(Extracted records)
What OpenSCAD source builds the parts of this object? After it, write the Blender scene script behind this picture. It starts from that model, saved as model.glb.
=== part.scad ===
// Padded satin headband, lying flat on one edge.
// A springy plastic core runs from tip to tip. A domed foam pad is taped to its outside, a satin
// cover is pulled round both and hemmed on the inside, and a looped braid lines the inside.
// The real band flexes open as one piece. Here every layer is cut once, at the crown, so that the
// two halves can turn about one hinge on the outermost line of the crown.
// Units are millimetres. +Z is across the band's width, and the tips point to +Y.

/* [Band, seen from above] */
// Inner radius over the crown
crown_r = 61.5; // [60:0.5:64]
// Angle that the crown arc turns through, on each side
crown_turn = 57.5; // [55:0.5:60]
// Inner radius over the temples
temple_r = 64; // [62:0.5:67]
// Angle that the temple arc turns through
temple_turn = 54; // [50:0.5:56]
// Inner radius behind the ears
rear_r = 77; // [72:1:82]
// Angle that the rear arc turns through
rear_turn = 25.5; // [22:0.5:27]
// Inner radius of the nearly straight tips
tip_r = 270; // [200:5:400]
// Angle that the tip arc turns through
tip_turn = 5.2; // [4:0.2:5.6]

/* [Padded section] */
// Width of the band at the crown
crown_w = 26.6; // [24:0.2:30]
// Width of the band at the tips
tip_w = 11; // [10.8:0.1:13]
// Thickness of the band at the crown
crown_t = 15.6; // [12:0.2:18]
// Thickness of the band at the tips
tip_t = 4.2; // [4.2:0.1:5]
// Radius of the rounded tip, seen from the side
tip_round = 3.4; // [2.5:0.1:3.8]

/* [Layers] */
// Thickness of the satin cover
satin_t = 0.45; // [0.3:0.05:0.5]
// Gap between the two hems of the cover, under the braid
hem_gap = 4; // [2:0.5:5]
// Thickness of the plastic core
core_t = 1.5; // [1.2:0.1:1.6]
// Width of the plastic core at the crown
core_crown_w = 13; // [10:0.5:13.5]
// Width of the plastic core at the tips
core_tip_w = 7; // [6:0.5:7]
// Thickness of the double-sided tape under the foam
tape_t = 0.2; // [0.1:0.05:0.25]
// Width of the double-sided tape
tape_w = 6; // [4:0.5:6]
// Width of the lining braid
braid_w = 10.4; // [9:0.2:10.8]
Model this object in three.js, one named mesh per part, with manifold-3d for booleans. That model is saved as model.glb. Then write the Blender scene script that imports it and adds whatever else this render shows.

PROBLEM DETAILS: Repeat the records above exactly, leaving none out.

IN RESPONSE:
What OpenSCAD source builds the parts of this object? After it, write the Blender scene script behind this picture. It starts from that model, saved as model.glb.
=== part.scad ===
// Padded satin headband, lying flat on one edge.
// A springy plastic core runs from tip to tip. A domed foam pad is taped to its outside, a satin
// cover is pulled round both and hemmed on the inside, and a looped braid lines the inside.
// The real band flexes open as one piece. Here every layer is cut once, at the crown, so that the
// two halves can turn about one hinge on the outermost line of the crown.
// Units are millimetres. +Z is across the band's width, and the tips point to +Y.

/* [Band, seen from above] */
// Inner radius over the crown
crown_r = 61.5; // [60:0.5:64]
// Angle that the crown arc turns through, on each side
crown_turn = 57.5; // [55:0.5:60]
// Inner radius over the temples
temple_r = 64; // [62:0.5:67]
// Angle that the temple arc turns through
temple_turn = 54; // [50:0.5:56]
// Inner radius behind the ears
rear_r = 77; // [72:1:82]
// Angle that the rear arc turns through
rear_turn = 25.5; // [22:0.5:27]
// Inner radius of the nearly straight tips
tip_r = 270; // [200:5:400]
// Angle that the tip arc turns through
tip_turn = 5.2; // [4:0.2:5.6]

/* [Padded section] */
// Width of the band at the crown
crown_w = 26.6; // [24:0.2:30]
// Width of the band at the tips
tip_w = 11; // [10.8:0.1:13]
// Thickness of the band at the crown
crown_t = 15.6; // [12:0.2:18]
// Thickness of the band at the tips
tip_t = 4.2; // [4.2:0.1:5]
// Radius of the rounded tip, seen from the side
tip_round = 3.4; // [2.5:0.1:3.8]

/* [Layers] */
// Thickness of the satin cover
satin_t = 0.45; // [0.3:0.05:0.5]
// Gap between the two hems of the cover, under the braid
hem_gap = 4; // [2:0.5:5]
// Thickness of the plastic core
core_t = 1.5; // [1.2:0.1:1.6]
// Width of the plastic core at the crown
core_crown_w = 13; // [10:0.5:13.5]
// Width of the plastic core at the tips
core_tip_w = 7; // [6:0.5:7]
// Thickness of the double-sided tape under the foam
tape_t = 0.2; // [0.1:0.05:0.25]
// Width of the double-sided tape
tape_w = 6; // [4:0.5:6]
// Width of the lining braid
braid_w = 10.4; // [9:0.2:10.8]
Model this object in three.js, one named mesh per part, with manifold-3d for booleans. That model is saved as model.glb. Then write the Blender scene script that imports it and adds whatever else this render shows.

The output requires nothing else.